### OBJECTIVE:
The answer is one number: how many lines in the data below hold "from".

▬▬▬▬▬▬▬▬▬▬

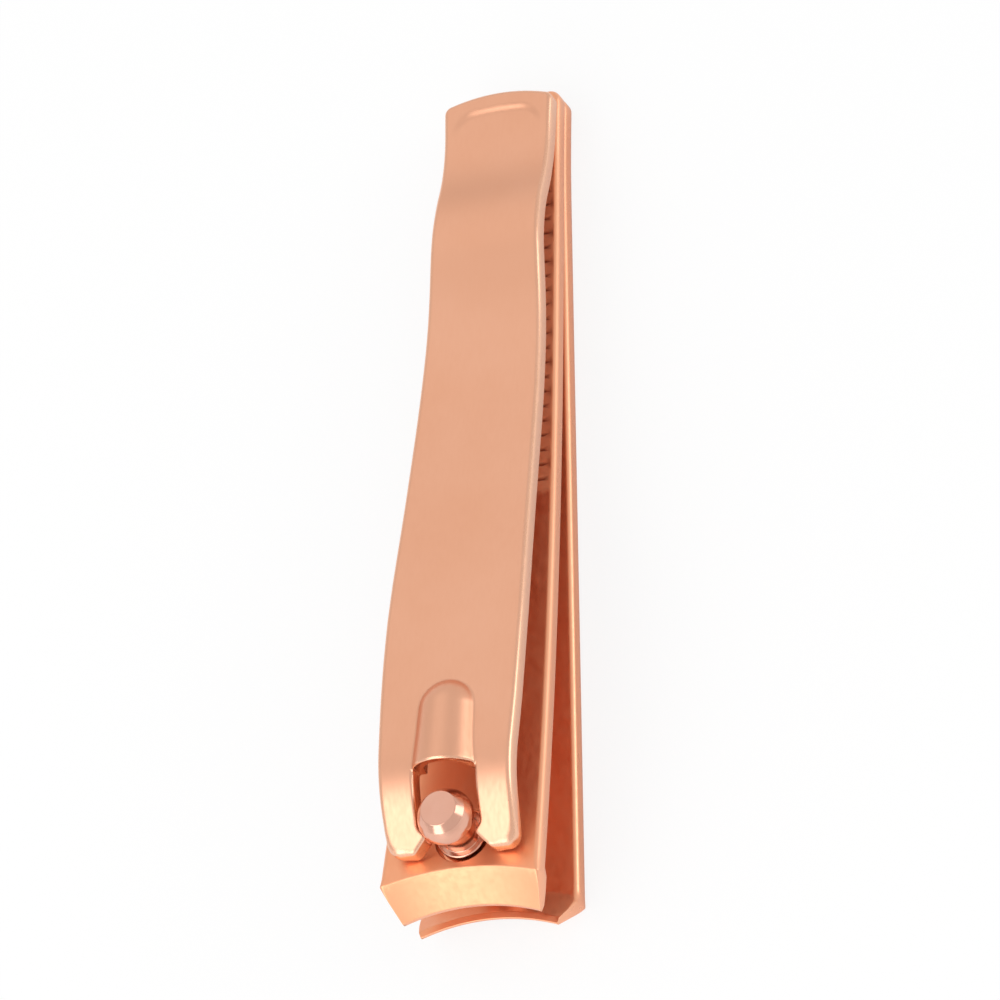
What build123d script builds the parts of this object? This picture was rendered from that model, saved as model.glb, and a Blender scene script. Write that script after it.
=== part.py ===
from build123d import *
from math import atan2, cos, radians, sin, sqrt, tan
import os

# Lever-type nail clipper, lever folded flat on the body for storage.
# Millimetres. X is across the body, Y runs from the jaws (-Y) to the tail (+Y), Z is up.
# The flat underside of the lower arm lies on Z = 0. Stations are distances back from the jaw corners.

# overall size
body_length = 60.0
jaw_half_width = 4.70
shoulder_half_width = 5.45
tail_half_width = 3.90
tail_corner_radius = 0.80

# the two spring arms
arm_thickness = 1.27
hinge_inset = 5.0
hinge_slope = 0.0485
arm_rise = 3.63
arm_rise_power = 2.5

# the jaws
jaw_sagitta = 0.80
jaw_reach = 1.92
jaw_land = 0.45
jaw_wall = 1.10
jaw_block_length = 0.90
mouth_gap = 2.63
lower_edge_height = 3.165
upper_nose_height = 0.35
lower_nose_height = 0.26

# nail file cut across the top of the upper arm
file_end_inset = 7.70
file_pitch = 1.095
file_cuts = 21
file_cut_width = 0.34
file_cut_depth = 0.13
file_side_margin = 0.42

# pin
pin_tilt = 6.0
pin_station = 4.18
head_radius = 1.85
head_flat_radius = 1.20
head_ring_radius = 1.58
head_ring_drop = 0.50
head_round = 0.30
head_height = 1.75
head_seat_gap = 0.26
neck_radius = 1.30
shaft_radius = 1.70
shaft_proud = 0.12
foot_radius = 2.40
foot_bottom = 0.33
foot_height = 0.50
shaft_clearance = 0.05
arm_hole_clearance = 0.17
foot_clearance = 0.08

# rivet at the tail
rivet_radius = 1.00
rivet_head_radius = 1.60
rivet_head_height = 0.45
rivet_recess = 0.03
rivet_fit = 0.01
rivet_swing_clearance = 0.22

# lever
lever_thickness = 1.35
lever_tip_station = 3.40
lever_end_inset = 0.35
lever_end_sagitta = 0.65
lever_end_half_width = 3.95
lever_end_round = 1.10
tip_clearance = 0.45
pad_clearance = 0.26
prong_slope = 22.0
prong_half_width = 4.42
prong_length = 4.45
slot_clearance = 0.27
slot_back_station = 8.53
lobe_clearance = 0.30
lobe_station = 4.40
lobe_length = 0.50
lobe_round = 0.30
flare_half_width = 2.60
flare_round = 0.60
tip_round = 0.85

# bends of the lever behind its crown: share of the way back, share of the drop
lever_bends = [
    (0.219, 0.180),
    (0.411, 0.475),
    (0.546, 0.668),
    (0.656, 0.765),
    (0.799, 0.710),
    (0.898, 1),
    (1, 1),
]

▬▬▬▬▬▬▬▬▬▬

### TASK RESULT:
5